→ Instructions to follow: Write each line out exactly, leaving none out.

* START Supplied entries *

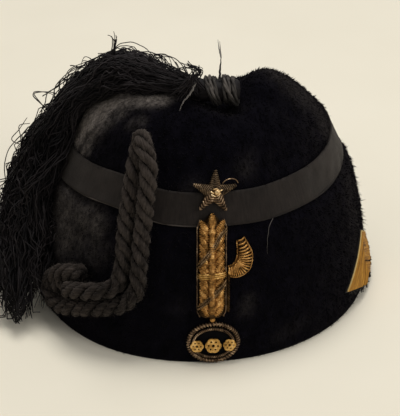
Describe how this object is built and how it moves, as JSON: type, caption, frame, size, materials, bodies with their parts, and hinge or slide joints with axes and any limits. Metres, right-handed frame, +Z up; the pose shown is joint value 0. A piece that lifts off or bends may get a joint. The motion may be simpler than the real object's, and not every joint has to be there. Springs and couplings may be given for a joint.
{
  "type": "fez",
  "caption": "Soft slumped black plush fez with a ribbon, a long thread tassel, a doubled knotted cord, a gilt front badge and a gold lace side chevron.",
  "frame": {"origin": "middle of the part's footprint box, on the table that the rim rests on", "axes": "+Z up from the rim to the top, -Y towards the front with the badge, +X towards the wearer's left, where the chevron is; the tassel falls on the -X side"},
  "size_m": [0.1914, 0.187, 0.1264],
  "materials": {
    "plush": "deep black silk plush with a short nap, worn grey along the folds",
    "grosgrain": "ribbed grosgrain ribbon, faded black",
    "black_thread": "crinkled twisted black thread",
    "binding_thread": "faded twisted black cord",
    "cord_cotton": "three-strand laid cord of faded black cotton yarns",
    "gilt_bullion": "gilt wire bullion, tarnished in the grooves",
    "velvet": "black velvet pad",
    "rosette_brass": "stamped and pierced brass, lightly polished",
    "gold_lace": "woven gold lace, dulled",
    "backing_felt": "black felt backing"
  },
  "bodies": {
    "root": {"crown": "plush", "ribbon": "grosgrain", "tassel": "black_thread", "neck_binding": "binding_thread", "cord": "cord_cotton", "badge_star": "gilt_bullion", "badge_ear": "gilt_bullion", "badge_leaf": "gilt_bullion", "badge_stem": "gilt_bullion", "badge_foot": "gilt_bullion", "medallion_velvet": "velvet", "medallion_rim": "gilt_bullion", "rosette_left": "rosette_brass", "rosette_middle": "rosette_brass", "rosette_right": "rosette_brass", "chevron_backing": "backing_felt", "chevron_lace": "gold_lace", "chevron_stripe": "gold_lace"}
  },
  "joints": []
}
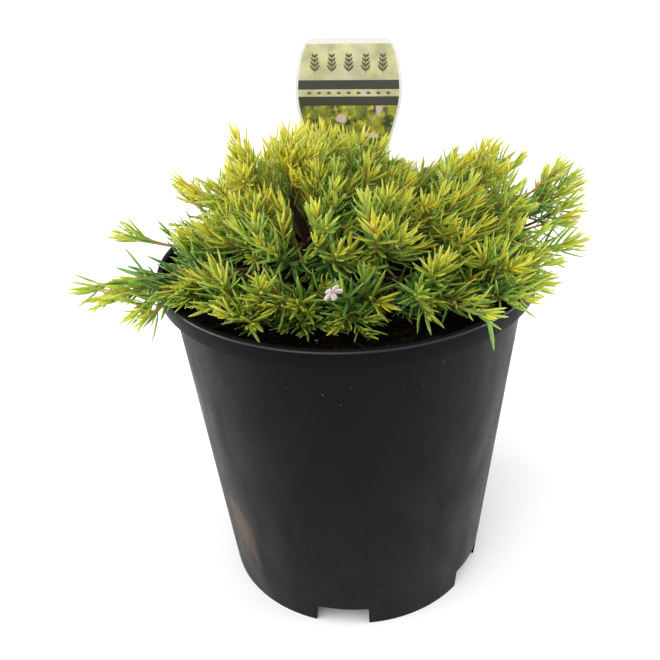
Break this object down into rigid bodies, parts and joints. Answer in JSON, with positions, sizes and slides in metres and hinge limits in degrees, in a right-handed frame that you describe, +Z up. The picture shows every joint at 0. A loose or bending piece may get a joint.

* END Supplied entries *

→ The answer:
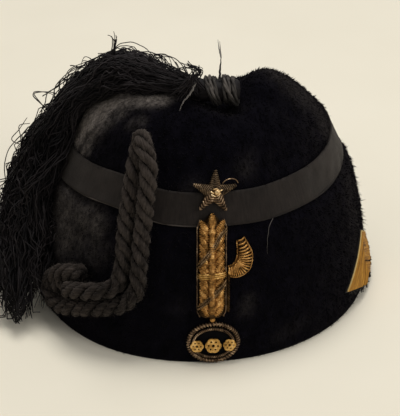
Describe how this object is built and how it moves, as JSON: type, caption, frame, size, materials, bodies with their parts, and hinge or slide joints with axes and any limits. Metres, right-handed frame, +Z up; the pose shown is joint value 0. A piece that lifts off or bends may get a joint. The motion may be simpler than the real object's, and not every joint has to be there. Springs and couplings may be given for a joint.
{
  "type": "fez",
  "caption": "Soft slumped black plush fez with a ribbon, a long thread tassel, a doubled knotted cord, a gilt front badge and a gold lace side chevron.",
  "frame": {"origin": "middle of the part's footprint box, on the table that the rim rests on", "axes": "+Z up from the rim to the top, -Y towards the front with the badge, +X towards the wearer's left, where the chevron is; the tassel falls on the -X side"},
  "size_m": [0.1914, 0.187, 0.1264],
  "materials": {
    "plush": "deep black silk plush with a short nap, worn grey along the folds",
    "grosgrain": "ribbed grosgrain ribbon, faded black",
    "black_thread": "crinkled twisted black thread",
    "binding_thread": "faded twisted black cord",
    "cord_cotton": "three-strand laid cord of faded black cotton yarns",
    "gilt_bullion": "gilt wire bullion, tarnished in the grooves",
    "velvet": "black velvet pad",
    "rosette_brass": "stamped and pierced brass, lightly polished",
    "gold_lace": "woven gold lace, dulled",
    "backing_felt": "black felt backing"
  },
  "bodies": {
    "root": {"crown": "plush", "ribbon": "grosgrain", "tassel": "black_thread", "neck_binding": "binding_thread", "cord": "cord_cotton", "badge_star": "gilt_bullion", "badge_ear": "gilt_bullion", "badge_leaf": "gilt_bullion", "badge_stem": "gilt_bullion", "badge_foot": "gilt_bullion", "medallion_velvet": "velvet", "medallion_rim": "gilt_bullion", "rosette_left": "rosette_brass", "rosette_middle": "rosette_brass", "rosette_right": "rosette_brass", "chevron_backing": "backing_felt", "chevron_lace": "gold_lace", "chevron_stripe": "gold_lace"}
  },
  "joints": []
}
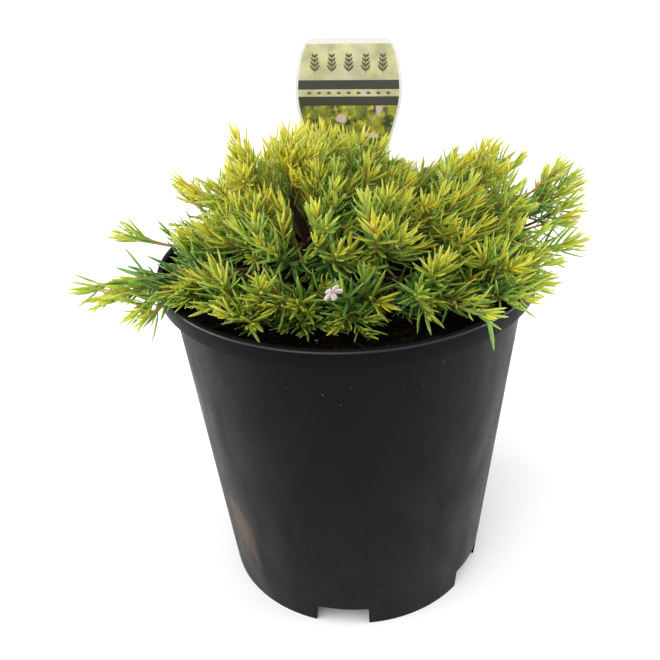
Break this object down into rigid bodies, parts and joints. Answer in JSON, with positions, sizes and slides in metres and hinge limits in degrees, in a right-handed frame that you describe, +Z up. The picture shows every joint at 0. A loose or bending piece may get a joint.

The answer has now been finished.